Tuesday, April 17, 2007

And speaking of fraud done to the public interest… by gimleteye


Today's Miami Herald “Protesters to join tax-cut debate” reports that a fair number of citizens being bused to Tallahassee to demand property tax reform have been paid for “by mortgage brokers and the Latin Builders Association, who see the House plan as a sure-fire way to revive their struggling businesses.”

As housing markets crash and property taxes remain very high, it is important clarify that the struggling business--indeed the economic model for growth of suburban sprawl in Miami Dade-- was built on subprime mortgages in former farmland, liar loans signed by mortgage brokers and bleak, platted subdivisions advocated, lobbied for, and promoted by leadership of the Latin Builders Association.

These are the struggling businesses that state tax policies and the Florida legislature is meant to “revive”?

In the past five years, low quality suburban sprawl has lain waste to at least 20,000 acres of farmland and open space, making a few landowners, lawyers, and lobbyists very wealthy and leaving infrastructure nightmares in their wake.

Big farmers are on the same side of the equation as the mortgage bankers and the Latin Builders Association. That is the point of last weeks’ story in Miami Today, “Development threatening crops, agricultural experts say.”

The appropriate context of this story is in combination with an entirely separate story in today’s Miami Herald, “Drought may force Glades action”.

South Florida water managers are warning Governor Crist that the historic drought we are now experiencing “has all the makings of becoming one of the worst in state history”. Lake Okeechobee, for this time of year, is lower than at any time in recorded history. Water managers are concerned about salt water intrusion ruining municipal drinking water wells.

In combination with a ruinous business model--that lead to oversupply of suburban platted subdivisions in aquifer recharge areas--the drought would argue for Miami-Dade County to take emergency measures to protect all farmland that protects aquifers, but big landowners, mortgage bankers, consultants, engineering companies, development economists, lobbyists—the list goes on and on—are amassing yet again to petition the county commission to move the Urban Development Boundary.

Politically connected developer Ed Easton has one such project—planned in conjunction with Lennar—to bust the Urban Development Boundary in far West Kendall.

Consultants have been making the rounds of business executives making their case, again, that “market forces” require moving the UDB.

In Miami Today, county commissioner Katy Sorenson says, “County commissioners are "treading on dangerous water" by allowing development so close to agricultural areas …"This is a compatibility issue," she said. Agriculture "is an important industry for Miami-Dade. It would be tragic to create residential [development] where we have a thriving industry.”

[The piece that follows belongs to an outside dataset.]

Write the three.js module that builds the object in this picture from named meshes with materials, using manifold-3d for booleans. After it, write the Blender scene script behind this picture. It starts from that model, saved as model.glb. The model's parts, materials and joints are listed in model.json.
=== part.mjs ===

But it is hard to keep a thriving industry going when subprime mortgage brokers and the Dade County Farm/Development Bureau is lobbying to kill the Watershed Study and every other measure that might protect farming.

Some of these interests actually WANT angry neighbors in platted subdivisions next to row crops. And some of those neighbors might be the same ones being bused to Tallahassee by the Latin Builders Association today.

3 comments:

Anonymous said...

See if only the Dutch government had bought more tulips after the bust then we would all still be flipping tulips instead of stupid housing plats. So much easier to carry around.

Mambi_Watch said...

My first comment on Eye on Miami!

Great summary Gimleteye. I want to point out that Radio Mambi (WAQI 710) has been announcing these free bus rides to Tallahassee by the Latin Builders Association with full support for Marco Rubio's property tax reform plan.

They've been in full force around Rubio's plan, and leave little room for opposition. No question that they are packing the buses for Republican support.

Anonymous said...

The Latin Builders Association has persuaded themselves that property tax reform is what will "revive" their crumbling market for single-family homes in platted subdivisions in the hinterlands.

They've run out of mistakes to make, and the ideas that they have, people aren't buying. It is amazing to see.